Cron-os writes "The city of Wilkes Barre, Pa is furiously trying to enter some 25,000 tax records into their new PC network. Their aging AS/400 crashed sometime around April 15, and the city did not renew a maintenance contract with IBM because it cost more than the PC network. You can read the associated articles here, here, and here. I'm so glad I live across the river in a SANE city." I wonder if these bozos run their schools and roads departments with the same level of professionalism.

9 of 372 comments (clear)

  1. $850 a month by CmdrTaco+(editor) · · Score: 3, Interesting
    the city did not renew a maintenance contract with IBM because it cost more than the PC network.

    From the article:
    IBM is willing to provide a maintenance contract for $850 a month.

    How much is their PC network worth, anyway?

    1. Re:$850 a month by the+eric+conspiracy · · Score: 3, Interesting

      How much do you think it's worth?

      They have five employees entering the data onto PC's. One of the news articles stated that it is going to take 6 months to rebuild the tax database. 2.5 man years times, say $40K per man year (salary + benefits + office space etc) comes out to about $100,000, or just about ten times the cost of that maintenance contract. And that's jsut for the tax data. There are, of course, other municipal records on that computer.

      No doubt the personal computers involved are ALSO ageing, probably 386's running MS-DOS 6.1.

      Those responsible should be sacked.

  2. Submission to Darwin Awards! by ZenJabba1 · · Score: 2, Interesting
    There is something more to this than they are letting on. It doesn't make sense that they would complain about around $10,000 a year in maintance, whilst keeping an IT person on the payroll that would go ahead with this.

    It sounds to me like somebody went and said 'hey it hasn't crashed in 10 years, I want this $10,000 in my paycheck because you already pay me so bad'.

    Why does this make me feel that IBM is going to get the flack because they wont fix the computer, and tens of thousands of people will not get the refund checks etc and it wont be blamed on the idiot who decided NOT to renew it.
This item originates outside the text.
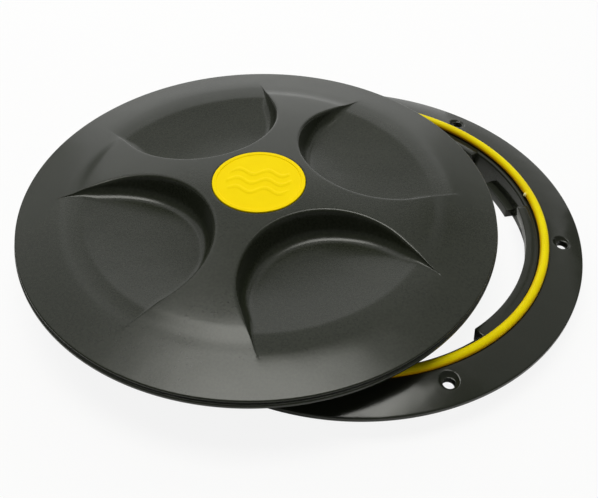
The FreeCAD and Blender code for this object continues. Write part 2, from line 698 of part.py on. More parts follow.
def scoop_floor_edges(shape, dims):
    """Find the edges between a scoop's drafted wall and its floor, ramp and brow."""
    lean = math.sin(math.radians(number(dims["scoop_draft"])))
    found = []
    for index, edge in enumerate(shape.Edges, start=1):
        middle = edge.valueAt((edge.FirstParameter + edge.LastParameter) / 2)
        slopes = []
        for face in shape.ancestorsOfType(edge, Part.Face):
            slopes.append(-face.normalAt(*face.Surface.parameter(middle)).z)
        walls = [slope for slope in slopes if abs(slope - lean) < 0.01]
        floors = [slope for slope in slopes if slope > 0.5]
        if len(walls) == 1 and len(floors) == 1:
            found.append(index)
    return found


def lug_ring(doc, dims):
    """Locking lugs that stand out from the skirt's lower edge."""
    outside = dims["skirt_radius"] + dims["lug_reach"]
    blank = doc.addObject("Part::Cylinder", "LugBlank")
    blank.Placement = FreeCAD.Placement(
        FreeCAD.Vector(0, 0, -number(dims["skirt_depth"])),
        FreeCAD.Rotation(FreeCAD.Vector(0, 0, 1), -number(dims["lug_sweep"]) / 2))
    bind(blank, "Radius", outside)
    bind(blank, "Height", dims["lug_thickness"])
    bind(blank, "Angle", dims["lug_sweep"])
    bind(blank, "Placement.Base.z", -dims["skirt_depth"])
    bind(blank, "Placement.Rotation.Angle", -dims["lug_sweep"] / 2)
    middle = doc.addObject("Part::Cylinder", "LugInside")
    bind(middle, "Radius", dims["skirt_radius"] - dims["wall"] / 2)
    bind(middle, "Height", dims["lug_thickness"])
    bind(middle, "Placement.Base.z", -dims["skirt_depth"])
    lug = doc.addObject("Part::Cut", "Lug")
    lug.Base = blank
    lug.Tool = middle
    return ring_of_links(doc, "Lugs", lug, dims["bayonet_count"], shift=0.5)


def build_lid(doc, dims):
    """Lid: the turned outside less the scoops, the hollow and the badge's seat, plus lugs."""
    outside = lid_outside(doc, dims)
    scoops = ring_of_links(doc, "Scoops", scoop_cutter(doc, dims), dims["scoop_count"])
    hollow = lid_hollow(doc, dims)
    seat = doc.addObject("Part::Cylinder", "BadgeSeat")
    bind(seat, "Radius", dims["badge_radius"] + dims["badge_slack"])
    bind(seat, "Height", dims["dome_height"])
    bind(seat, "Placement.Base.z", dims["badge_seat"])
    shell = outside
    for name, tool in (("LidScooped", scoops), ("LidHollowed", hollow), ("LidSeated", seat)):
        cut = doc.addObject("Part::Cut", name)
        cut.Base = shell
        cut.Tool = tool
        shell = cut
    lid = doc.addObject("Part::MultiFuse", "Lid")
    lid.Shapes = [shell, lug_ring(doc, dims)]
    lid.Refine = True
    lid.Label = "lid"
    lay_lid(lid, dims)
    return lid


def lay_lid(item, dims):
    """Place a piece of the lid where the lid lies, on the seal and off centre."""
    height = (dims["groove_floor"] + dims["cord_diameter"] + dims["lid_gap"] + dims["skirt_depth"])
    item.Placement = FreeCAD.Placement(
        FreeCAD.Vector(number(dims["lid_x"]), number(dims["lid_y"]), number(height)),
        FreeCAD.Rotation(FreeCAD.Vector(0, 0, 1), number(dims["lid_turn"])))
    bind(item, "Placement.Base.x", dims["lid_x"])
    bind(item, "Placement.Base.y", dims["lid_y"])
    bind(item, "Placement.Base.z", height)
    bind(item, "Placement.Rotation.Angle", dims["lid_turn"])


def build_badge(doc, dims):
    """Badge: a round plate with a raised border, seated in the lid's hub."""
    body = doc.addObject("PartDesign::Body", "Badge")
    body.Label = "badge"
    low = dims["badge_seat"]
    high = low + dims["badge_thickness"]
    field = dims["badge_radius"] - dims["badge_border"]
    sketch = body_sketch(body, "BadgeSection", "XZ_Plane")
    edge = Outline(sketch, 0, low)
    edge.line(dims["badge_radius"], low)
    edge.line(dims["badge_radius"], high)
    edge.line(field, high)
    edge.line(field - dims["badge_relief"], high - dims["badge_relief"])
    edge.line(0, high - dims["badge_relief"])
    edge.close()
    turned = revolve(body, "BadgeTurned", sketch)
    doc.recompute()
    bevel = body.newObject("PartDesign::Chamfer", "BadgeBevel")
    bevel.Base = (turned, [circle_name(turned.Shape, dims["badge_radius"], high)])
    bevel.Size = number(dims["badge_bevel"])
    bind(bevel, "Size", dims["badge_bevel"])
    lay_lid(body, dims)
    return body


def check(doc, pieces):
    """Stop if any object failed or a piece is not one sound solid."""
    for item in doc.Objects:
        if "Invalid" in item.State or "Error" in item.State:
            raise RuntimeError("%s did not compute" % item.Name)
    for piece in pieces:
        shape = piece.Shape
        if shape.isNull() or not shape.isValid() or len(shape.Solids) != 1:
            raise RuntimeError("%s is not one sound solid" % piece.Label)


def main():
    """Build the hatch and write each piece to its own file."""
    doc = FreeCAD.newDocument("KayakHatch")
    dims = make_sheet(doc)
    pieces = [
        build_ring(doc, dims),
        build_seal(doc, dims),
        build_lid(doc, dims),
        build_badge(doc, dims),
    ]
    doc.recompute()
    check(doc, pieces)
    os.makedirs("parts", exist_ok=True)
    for piece in pieces:
        piece.Shape.exportStep("parts/%s.step" % piece.Label)
        print("%-10s %9.1f mm3" % (piece.Label, piece.Shape.Volume))


main()
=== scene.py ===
"""Round kayak deck hatch: dresses the deck ring, its seal, the lid and the lid's badge.

Sizes are in millimetres and every mesh is written in metres. The origin is on the ring's
axis in the plane of the deck, +Z up. The lid lies off centre on the seal.
"""

import json
import logging
import math
from dataclasses import dataclass, field
from enum import Enum
from functools import partial
from typing import Callable, Iterable, Sequence, Union

import bmesh
import bpy
import numpy as np
from mathutils import Matrix, Vector
from mathutils.bvhtree import BVHTree
from mathutils.geometry import delaunay_2d_cdt

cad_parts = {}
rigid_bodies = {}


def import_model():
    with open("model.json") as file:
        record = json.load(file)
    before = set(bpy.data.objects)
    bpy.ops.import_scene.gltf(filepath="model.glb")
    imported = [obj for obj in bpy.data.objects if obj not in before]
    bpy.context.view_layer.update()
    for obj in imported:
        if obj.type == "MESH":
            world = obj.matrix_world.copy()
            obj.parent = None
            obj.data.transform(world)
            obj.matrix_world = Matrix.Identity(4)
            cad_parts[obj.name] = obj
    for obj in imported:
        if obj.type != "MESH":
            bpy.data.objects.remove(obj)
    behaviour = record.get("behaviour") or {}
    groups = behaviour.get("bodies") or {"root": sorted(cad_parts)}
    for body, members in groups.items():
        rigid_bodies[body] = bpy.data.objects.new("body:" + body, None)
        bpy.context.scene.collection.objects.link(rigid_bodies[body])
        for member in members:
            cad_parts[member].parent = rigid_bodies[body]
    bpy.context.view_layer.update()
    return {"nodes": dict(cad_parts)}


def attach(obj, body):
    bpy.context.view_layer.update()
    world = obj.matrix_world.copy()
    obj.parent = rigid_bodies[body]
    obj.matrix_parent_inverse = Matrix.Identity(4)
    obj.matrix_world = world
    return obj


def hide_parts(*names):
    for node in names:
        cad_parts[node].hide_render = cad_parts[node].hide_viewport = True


LOG = logging.getLogger("hatch")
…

    American Government is getting nearly as bad as American Corporations!

    --
    `find / -name "*your_base*" -exec chown us:us {} \;`
    1. Re:Submission to Darwin Awards! by haystor · · Score: 2, Interesting

      I'm curious why the IBM support didn't orginally setup automatic backups of some kind.

      --
      t
  3. Typical.... by jerkychew · · Score: 4, Interesting

    I'm guessing the powers that be are all non-IT types. You know, the kind of people that don't fix anything till it breaks. I can't count the number of executives I used to work with who never backed stuff up because "I've never had a problem before." Of course, it's always the IT grunt's fault when their hard drive crashes and their data is irretrievable.
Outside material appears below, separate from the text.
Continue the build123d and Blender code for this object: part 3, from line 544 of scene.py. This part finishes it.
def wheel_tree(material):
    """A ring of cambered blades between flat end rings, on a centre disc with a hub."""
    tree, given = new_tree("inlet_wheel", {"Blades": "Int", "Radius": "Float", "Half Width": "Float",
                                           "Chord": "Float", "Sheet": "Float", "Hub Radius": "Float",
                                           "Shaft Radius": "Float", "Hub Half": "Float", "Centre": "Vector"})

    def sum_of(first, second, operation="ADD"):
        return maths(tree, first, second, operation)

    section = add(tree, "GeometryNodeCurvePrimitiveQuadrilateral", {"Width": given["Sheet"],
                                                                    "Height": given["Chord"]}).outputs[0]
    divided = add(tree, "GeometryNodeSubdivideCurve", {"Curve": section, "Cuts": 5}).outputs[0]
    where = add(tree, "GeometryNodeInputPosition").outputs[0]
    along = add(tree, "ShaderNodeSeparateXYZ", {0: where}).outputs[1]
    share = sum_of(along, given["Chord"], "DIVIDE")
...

    "What do you mean, 'it's gone'? I NEED that data for this meeting!"

  4. Comment removed by account_deleted · · Score: 3, Interesting

    Comment removed based on user account deletion

  5. Re:Anyone reading who works for IBM? by tysonkam · · Score: 2, Interesting

    I do, and I work for Disaster Recovery Services: www.ibm.com/services/continuity The stories I could tell. . . they'll make you wan to pay cash and live in the hills.

  6. Obsolete Systems by Anonymous Coward · · Score: 1, Interesting


    The problems of Wilkes-Barre, PA became evident when their system crashed; many, many other cities and counties (and countries?) are in similar positions, and it is only a matter of time until their systems meet the same fate.
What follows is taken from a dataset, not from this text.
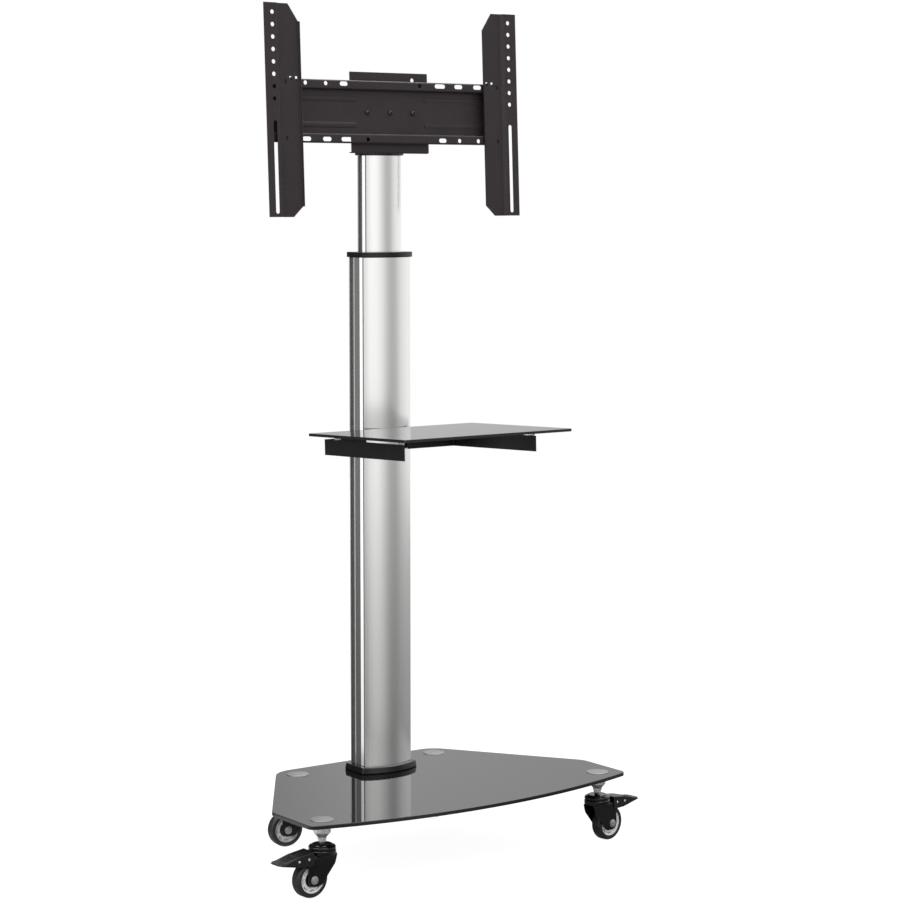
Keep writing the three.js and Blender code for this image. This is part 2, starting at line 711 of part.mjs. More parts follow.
// One bent sheet: an arm under the glass, a plate across to the column, a flange along its side,
// an ear behind, and a tab that hooks in front of the column's corner
function makeShelfBracket(name, side) {
  const armOuter = shelfArmSpread * half + armSheet * half;
  const crossBack = shelfArmRear + armSheet;
  const sheetBody = upright(bentSheet([
    [armOuter, shelfArmFront], [armOuter, crossBack], [flangeX, crossBack], [flangeX, earNear],
    [flangeX + clampEar, earNear]], armSheet), shelfArmBottom, shelfArmTop);
  const tab = block([flangeX - armSheet - clampTabReach, shelfArmRear, shelfArmBottom],
    [flangeX, crossBack, shelfArmBottom + clampTabHeight]);
  const boltHole = crossRod(clampBoltHole, earNear - overrun, earNear + armSheet + overrun)
    .translate(clampBoltX, 0, clampMiddle);
  return piece(name, cut(joined(sheetBody, tab), boltHole).scale(side, 1, 1), finish.blackSteel);
}

// The bar behind the column and the two bolts that draw it to the brackets' ears
function makeClamp() {
  const holes = [-1, 1].map((side) =>
    crossRod(clampBoltHole, barNear - overrun, barNear + clampBar + overrun)
      .translate(side * clampBoltX, 0, clampMiddle));
  const bar = block([-clampBarReach, barNear, shelfArmBottom],
    [clampBarReach, barNear + clampBar, shelfArmTop]);
  const headFace = earNear - seatGap;
  const bolts = [-1, 1].map((side) => {
    const bolt = joined(
      crossRod(clampBoltHeadRadius, headFace - clampBoltHead, headFace),
      crossRod(clampBoltRadius, headFace - overrun, barNear + clampBar + clampBoltTail));
    return piece(side < 0 ? 'shelf_clamp_bolt_left' : 'shelf_clamp_bolt_right',
      bolt.translate(side * clampBoltX, 0, clampMiddle), finish.zinc);
  });
  return gathered(piece('shelf_clamp_bar', cut(bar, ...holes), finish.blackSteel), ...bolts);
}

function makeShelf() {
  const outline = allRounded(rectangle(shelfWidth * half, shelfDepth * half), shelfRadius)
    .map(([x, y]) => [x, y - shelfDepth * half]);
  const padBottom = shelfArmTop + seatGap;
  const pads = [-1, 1].flatMap((side) => ['rear', 'front'].map((end) => {
    const y = end === 'rear' ? shelfArmRear - padFromRear : shelfArmFront + padFromFront;
    return piece(`shelf_pad_${side < 0 ? 'left' : 'right'}_${end}`,
      rod(padRadius, padBottom, padBottom + padHeight).translate(side * shelfArmSpread * half, y, 0),
      finish.clearRubber);
  }));
  const shelf = gathered(piece('shelf_glass', upright(outline, -shelfGlass, 0), finish.blackGlass),
    makeShelfBracket('shelf_bracket_left', -1), makeShelfBracket('shelf_bracket_right', 1),
    makeClamp(), ...pads);
  shelf.position.set(0, columnY - lowerRear - shelfBehindGap, glassTop + shelfAboveGlass);
  shelf.rotation.x = -shelfRake;
  return shelf;
}

// Casters: their frame stands on the floor, with Z up the swivel axis and +X along the trail
const frontCasterX = baseWidth * half - frontCasterFromSide;
const frontCasterY = frontCasterFromFront - rearEdge;
const rearCasterX = baseRearWidth * half - rearCasterFromCorner;
const rearCasterY = rearEdge - rearCasterFromRear;
const casterPlaces = [
  { name: 'front_left', x: -frontCasterX, y: frontCasterY, yaw: 183, braked: true },
  { name: 'front_right', x: frontCasterX, y: frontCasterY, yaw: 8, braked: true },
  { name: 'rear_left', x: -rearCasterX, y: rearCasterY, yaw: 173, braked: false },
  { name: 'rear_right', x: rearCasterX, y: rearCasterY, yaw: 54, braked: false },
];

// The stud with its disc on top of the glass, and the nut that clamps the glass from below
const discRadius = 24;
const discHeight = 1.5;
const studEnd = 92;
const nutFlangeRadius = 17.5;
const nutFlange = 17;
const nutCone = 10;
const nutNeckRadius = 9;
const nutHex = 4;
const nutAcrossFlats = 17;
const nutCollar = 5;
const nutCollarRadius = 8;
const hexSides = 6;

// The swivel head, a stack of turned steps, and the fork below it
const headBottom = 84;
const headRadius = 28;
const headThickness = 9;
const headNeck = 2;
const headNeckRadius = 26;
const headCap = 6;
const headCapRadius = 27.5;
const headCrown = 3.5;
const headCrownRadius = 22;
const headBoreDepth = 16;
const forkSheet = 2.5;
const forkClearance = 2;
const forkBack = 26;
const forkFront = 13;
const forkBrow = 20;
const forkBrowHeight = 76;
const forkTop = 86;
const forkBackTop = 82;
const forkBackKnee = 21;
const forkBackKneeHeight = 65;
const forkFrontKnee = 60;
const forkEye = 14;
const forkToe = 17;
const forkBackRadius = 6;
const bridgeBottom = 77.5;
const bridgeFront = 5;

// The wheel
const tyreShoulder = 6;
const tyreInner = 28;
const rimFaceInset = 1.5;
const rimDishRadius = 20;
const rimDish = 3.5;
const hubRadius = 9;
const wheelSides = 24;
const axleRadius = 4;
const axleHeadRadius = 8;
const axleHead = 4;

// The brake pedal
const pinFromAxle = 14;
const pinHeight = 82;
const pinRadius = 2.6;
const cheekSheet = 2;
const pedalSheet = 3;
const pedalRear = 32;
const pedalRearHeight = 93;
const pedalKnee = 70;
const pedalKneeHeight = 88;
const pedalFoot = 100;
const pedalFootHeight = 80;
const pedalTip = 117;
const pedalTipHeight = 78.5;
const pedalCheekBack = 34;
const pedalCheekBottom = 68;
const pedalCheekBend = 66;
const pedalCheekBendHeight = 69;
const pedalCheekToe = 110;
const pedalCheekToeHeight = 78;
const pedalCheekRadius = 6;
const tieFromPin = 23.7;
const tieDrop = 1;

const forkInner = wheelWidth * half + forkClearance;
const forkOuter = forkInner + forkSheet;
const pinX = casterTrail + pinFromAxle;

function makeCasterBolt(name) {
  const faceZ = glassTop + seatGap;
  return piece(`caster_bolt_${name}`, turned([
    [0, studEnd], [studRadius, studEnd], [studRadius, faceZ], [discRadius, faceZ],
    [discRadius, faceZ + discHeight], [0, faceZ + discHeight],
  ]), finish.greyPlastic);
}

function makeCasterNut(name) {
  const top = baseGlassHeight - seatGap;
  const coneTop = top - nutFlange;
  const hexTop = coneTop - nutCone;
  const collarUp = hexTop - nutHex;
  const bottom = collarUp - nutCollar;
  const body = turned([
    [0, bottom], [nutCollarRadius, bottom], [nutCollarRadius, hexTop], [nutNeckRadius, hexTop],
    [nutFlangeRadius, coneTop], [nutFlangeRadius, top], [0, top],
  ]);
  const hexRadius = nutAcrossFlats * half / Math.cos(Math.PI / hexSides);
  const hex = upright(circle(0, 0, hexRadius, hexSides), collarUp, hexTop + trimEdge);
  const bore = rod(studRadius + seatGap, bottom - overrun, top + overrun);
  return piece(`caster_nut_${name}`, cut(joined(body, hex), bore), finish.zinc);
}

function makeFork(name) {
  const steps = [
    [headRadius, headThickness], [headNeckRadius, headNeck], [headCapRadius, headCap],
    [headCrownRadius, headCrown],
  ];
  const profile = [[0, headBottom]];
  steps.forEach(([radius, height]) => {
    const z = profile.at(-1)[1];
    profile.push([radius, z], [radius, z + height]);
  });
  const headTop = profile.at(-1)[1];
  profile.push([0, headTop]);
  const axleX = casterTrail;
  const legBottom = wheelRadius - forkEye;
  const brow = axleX + forkBrow;
  const legOutline = rounded([
    [-forkBack, forkTop], [-forkBack, forkBackTop], [-forkBackKnee, forkBackKneeHeight],
    [axleX - forkToe, legBottom], [axleX + forkEye, legBottom], [axleX + forkFront, forkFrontKnee],
    [brow, forkBrowHeight], [brow, forkTop],
  ], [0, forkBackRadius, forkEye, forkEye, forkEye]);
  const legs = [-1, 1].map((side) => {
    const faces = [side * forkInner, side * forkOuter];
    return lengthways(legOutline, Math.min(...faces), Math.max(...faces));
  });
  const bridgeEnd = axleX + bridgeFront;
  const bridge = block([-forkBack, -forkOuter, bridgeBottom], [bridgeEnd, forkOuter, forkTop]);
  const span = forkOuter + overrun;
  const holes = [
    crossRod(axleRadius + seatGap, -span, span).translate(axleX, 0, wheelRadius),
    crossRod(pinRadius + seatGap, -span, span).translate(pinX, 0, pinHeight),
    rod(studRadius + seatGap, headTop - headBoreDepth, headTop + overrun),
  ];
  return piece(`caster_fork_${name}`, cut(joined(turned(profile), bridge, ...legs), ...holes),
    finish.blackPlastic);
}

function makeWheel(name) {
  const w = wheelWidth * half;
  const shoulder = (side) => [0, 1, 2].map((i) => {
    const turn = (Math.PI * half * i) / 2;
    return [wheelRadius - tyreShoulder * (1 - Math.sin(turn)),
      side * (w - tyreShoulder * (1 - Math.cos(turn)))];
  });
  const tyre = ring([[tyreInner, -w], ...shoulder(-1), ...shoulder(1).reverse(), [tyreInner, w]], wheelSides);
  const [bore, face] = [axleRadius + seatGap, w - rimFaceInset];
  const rimSide = (side) => [
    [bore, side * w], [hubRadius, side * w], [rimDishRadius, side * (face - rimDish)],
    [tyreInner - seatGap, side * face],
  ];
  const rim = ring([...rimSide(-1), ...rimSide(1).reverse()], wheelSides);
  const placed = (geometry) => geometry.rotateX(Math.PI * half).translate(casterTrail, 0, wheelRadius);
  return gathered(piece(`caster_tyre_${name}`, placed(tyre), finish.rubber),
    piece(`caster_rim_${name}`, placed(rim), finish.zinc));
}

function makeAxle(name) {
  const face = forkOuter + seatGap;
  const end = face + axleHead;
  const axle = joined(crossRod(axleRadius, -end, end), crossRod(axleHeadRadius, -end, -face, hexSides),
    crossRod(axleHeadRadius, face, end, hexSides));
  return piece(`caster_axle_${name}`, axle.translate(casterTrail, 0, wheelRadius), finish.zinc);
}

// A foot lever that slopes down to its tip, with two cheeks outside the fork, a hinge pin and a tie pin
function makePedal(name) {
  const inner = forkOuter + seatGap;
  const outer = inner + cheekSheet;
  const underside = [
    [pedalRear, pedalRearHeight], [pedalKnee, pedalKneeHeight], [pedalFoot, pedalFootHeight],
    [pedalTip, pedalTipHeight]];
  const top = lengthways(bentSheet(underside, pedalSheet), -outer, outer);
  const cheekTop = bentSheet(underside, pedalSheet * half).slice(underside.length);
  const cheekShape = rounded([
    [pedalCheekBack, pedalCheekBottom], [pedalCheekBend, pedalCheekBendHeight],
    [pedalCheekToe, pedalCheekToeHeight], ...cheekTop,
  ], [pedalCheekRadius, pedalCheekRadius]);
  const cheeks = [-1, 1].map((side) => {
    const faces = [side * inner, side * outer];
    return lengthways(cheekShape, Math.min(...faces), Math.max(...faces));
  });
  const pins = [[pinX, pinHeight], [pinX + tieFromPin, pinHeight - tieDrop]].map(([x, z]) =>
    crossRod(pinRadius, -inner - cheekSheet * half, inner + cheekSheet * half).translate(x, 0, z));
  return piece(`brake_pedal_${name}`, joined(top, ...cheeks, ...pins), finish.blackPlastic);
}

function makeCaster({ name, x, y, yaw, braked }) {
  const caster = gathered(makeCasterBolt(name), makeCasterNut(name), makeFork(name), makeWheel(name),
    makeAxle(name));
  if (braked) caster.add(makePedal(name));
  caster.position.set(x, y, 0);
  caster.rotation.z = THREE.MathUtils.degToRad(yaw);
  return caster;
}

export default gathered(makeBaseGlass(casterPlaces), ...casterPlaces.map(makeCaster), makeFoot(),
  makeColumn(), makeBracket(), makeShelf());
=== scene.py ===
import math

import bpy
from mathutils import Matrix, Vector


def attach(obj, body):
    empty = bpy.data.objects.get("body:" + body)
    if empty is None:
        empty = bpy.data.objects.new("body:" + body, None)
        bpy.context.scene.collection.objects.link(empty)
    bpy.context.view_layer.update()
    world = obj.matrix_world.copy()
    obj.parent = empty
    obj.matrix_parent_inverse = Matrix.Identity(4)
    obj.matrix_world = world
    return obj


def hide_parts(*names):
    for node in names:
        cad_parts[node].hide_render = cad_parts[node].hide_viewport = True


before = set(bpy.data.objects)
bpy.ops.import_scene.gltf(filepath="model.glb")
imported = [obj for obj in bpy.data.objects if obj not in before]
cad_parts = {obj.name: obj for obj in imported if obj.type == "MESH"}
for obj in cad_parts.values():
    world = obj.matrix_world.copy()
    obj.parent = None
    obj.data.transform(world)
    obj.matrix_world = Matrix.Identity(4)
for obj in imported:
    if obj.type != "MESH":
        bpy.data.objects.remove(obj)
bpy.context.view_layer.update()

# Base glass
# One plate of black tempered glass with a bowed front edge and clipped rear corners. Its edges are
# ground and polished, and it is drilled for the casters' studs and the four bolts under the column.
mm = 0.001
overrun = 2
noise_low, noise_high, noise_detail = 0.3, 0.7, 4
base_half_width = 405
base_half_rear = 205
base_rear = 253.5
base_bend = -47.5
base_corner = -190.5
base_bow = 63
base_bottom = 145
base_top = 153
base_front_radius = 16
base_bend_radius = 40
base_rear_radius = 60
base_polish = 1.1
stud_hole = 6.6
foot_bolt_hole = 4.6
foot_bolt_places = [(-36, 139.5), (36, 139.5), (-36, 165.5), (36, 165.5)]
caster_places = {
    "front_left": (-355, -155.5, 183),
    "front_right": (355, -155.5, 8),
    "rear_left": (-180, 206.5, 173),
    "rear_right": (180, 206.5, 54),
}
lying = {
    "X": Matrix(((0, 0, 1, 0), (1, 0, 0, 0), (0, 1, 0, 0), (0, 0, 0, 1))),
    "Y": Matrix(((1, 0, 0, 0), (0, 0, -1, 0), (0, 1, 0, 0), (0, 0, 0, 1))),
    "Z": Matrix.Identity(4),
}


def only(*pieces):
    """Selects these pieces and nothing else; the first is the active one."""
    bpy.ops.object.select_all(action="DESELECT")
    for piece in pieces:
        piece.select_set(True)
    bpy.context.view_layer.objects.active = pieces[0]


def place(piece, matrix):
    """Puts a piece in place and leaves the place in its mesh."""
    piece.matrix_world = matrix @ piece.matrix_world
    only(piece)
    bpy.ops.object.transform_apply(location=True, rotation=True, scale=True)
    return piece


def outwards():
    """Turns all faces of the mesh that is edited outwards, and ends the edit."""
    bpy.ops.mesh.select_all(action="SELECT")
    bpy.ops.mesh.normals_make_consistent(inside=False)
    bpy.ops.object.mode_set(mode="OBJECT")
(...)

    Recently I undertook a massive project to analyze and redesign the utilities billing system for Allegheny County, PA. The system maintains usage and payment records of all bills for water, sewage, electricity, and gas in county buildings.

    Keep in mind that the population of Allegheny County is ~1,300,000, while the population of Luzerne County is ~312,000. Allegheny county certainly has the budget to do things right.

    That being said, I was horrified to discover that the Allegheny system responsible for bill payment and other essential tasks was run on an archaic MS-DOS PC. Data entry is performed by two individuals by hand, and they are about six months behind. There are no scheduled back-up measures. Complicated queries are impossible. It gets worse, but I am not at liberty to disclose details.

    Granted, the operations of a county are amazingly complicated, but something so important should not be left to a 15 year old machine with severely inflexible software.

    It is a great shame that in this day of cost-efficient databases and powerful mini-computers that our government remains two decades behind. I wonder, are our nuclear plants run by obsolete systems as well?

    Heed my warning: like Wilkes-Barre, it is only a matter of time.

  7. Re:Bozos by Anonymous Coward · · Score: 1, Interesting

    To this AS/400 operator, they seem utter bozos for any number of reasons. Let's sum up some of them:

    1) No maintainance contract. This seems terminally stupid for a mission critical system. It's a case of getting what you pay for but frankly, my employer and I would probably not administer a customer's system without it. You see, the maintainance contract also allows you to get software patches (for free, I might add). The first article's specialist's opinion is entirely correct

    2) No failover/fallback system. These days this is almost as bad a mistake as not having a maintainance contract. Though given the probable age of the hardware, not having a failover system is somewhat understandable. At the time the machines cost an arm and a leg.

    3) Not upgrading the hardware. AS/400s are very reliable machines both in terms of software and hardware, but IMO you ought to replace them every 5-6 years or so. In this case, they seem to have brought in the AS/400 to replace a System/36 or /38 and were running S/3x programs. Replacing the early AS/400 (type unknown) with a (modern) 270 would represent enormous savings in terms of power (110 volts instead of 380), space (a 270 is deskside-sized, not multiple racks) and time (jobs run in minutes instead of days).

    4) Replacing with PCs. This will create any number of technical nightmares and cost overruns. One of my customers took a long hard look at SAP a couple of years back. Their conclusion was that when total cost of ownership (maintainance, admin costs, power, etc) was taken into account, having two 'big' AS/400s as production and failover/test systems would over 5 years be cheaper and more reliable than an NT herd.